# Hashimoto's and Extreme Cold



## jenny v (May 6, 2012)

For those who have symptoms of extreme cold


----------



## Sue (Mar 30, 2015)

Found the new thread having contributed to it on the old thread. Of course it's not just applicable to Hashimoto's as I've had it twice and I don't have H. Looking back over the posts so far on the other thread it is interesting how those who have the extreme coldness tend to have acquired it and then there's no let up.

In my case I did not have cold intolerance after the TT but got it badly and so severely that I had to have two terminations, when pregnant. On both occasions my thyroid numbers were in the normal range.

On both occasions I went from normal to EXTREME cold intolerance virtually overnight when pregnant and then after each termination (done because I simple couldn't exist in the state I was in) I reverted to normal temperatures immediately. So, does this tell us something....? I don't really know what - perhaps that when the body is under extreme stress post TT then we are more vulnerable. Sue


----------



## Lovlkn (Dec 20, 2009)

> On both occasions my thyroid numbers were in the normal range.


Care to share those numbers and ranges?

Did you have a baseline of thyroid function prior to the pregnancies?

I've always struggled with heat and barely perspire which does not help. Does not matter where my thyroid levels are - just who I am I guess.


----------



## Sue (Mar 30, 2015)

Well this 'too cold' thread isn't hotting up yet.....hope original posters from the old thread find it.

My numbers were all within normal ranges when I was pregnancy on the two occasions that I got the extreme cold intolerance.

But crucially I didn't get pre pregnancy levels. I am possibly (if brave enough given what happened before) going to have an embryo transfer late summer with the final remaining embryo. So this time I will have usual thyroid bloods (TSH T4 T3) done pre pregnancy and also calcium and parathyroid. Then as soon as I get a positive test I will re test and then again if/when I get those same cold intolerance symptoms.

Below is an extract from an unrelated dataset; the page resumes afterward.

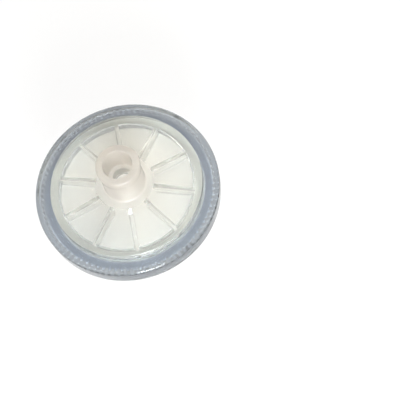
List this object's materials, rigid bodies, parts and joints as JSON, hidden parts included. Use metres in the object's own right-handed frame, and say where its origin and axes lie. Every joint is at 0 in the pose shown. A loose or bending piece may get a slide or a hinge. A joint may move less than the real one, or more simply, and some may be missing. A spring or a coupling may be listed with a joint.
{
  "type": "inline syringe filter",
  "caption": "Inline disc filter: a hydrophobic membrane in a clear ribbed housing with a sealed rim, a stepped hose port on one side and a wide socket port on the other.",
  "frame": {"origin": "centre of the inlet port's end face, on the surface the filter stands on", "axes": "+Z along the common axis of both ports, from the inlet port's end towards the outlet port's mouth; one rib of each shell lies along +X"},
  "size_m": [0.06, 0.06, 0.0538],
  "materials": {
    "clear_shell": "clear natural plastic with a faint haze, smooth moulded surface",
    "clear_band": "translucent blue-grey moulded plastic, semi-gloss",
    "membrane": "white matt hydrophobic membrane",
    "fleece": "white matt nonwoven fleece"
  },
  "bodies": {
    "root": {"inlet_shell": "clear_shell", "outlet_shell": "clear_shell", "membrane": "membrane", "support_fleece": "fleece", "sealing_band": "clear_band"}
  },
  "joints": []
}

In my case (unlike the other posters) I went form completely normal in terms of temperature tolerance to completely and utterly unable to manage within a week of getting pregnant and the very second I was no longer pregnant my temperature perception reverted to normal. So to me this speaks about the extremely pressures put on the body by becoming pregnant. However for the posters with long term chronic cold intolerance that can't obviously be the explanation. It is just very very complicated. Sue


----------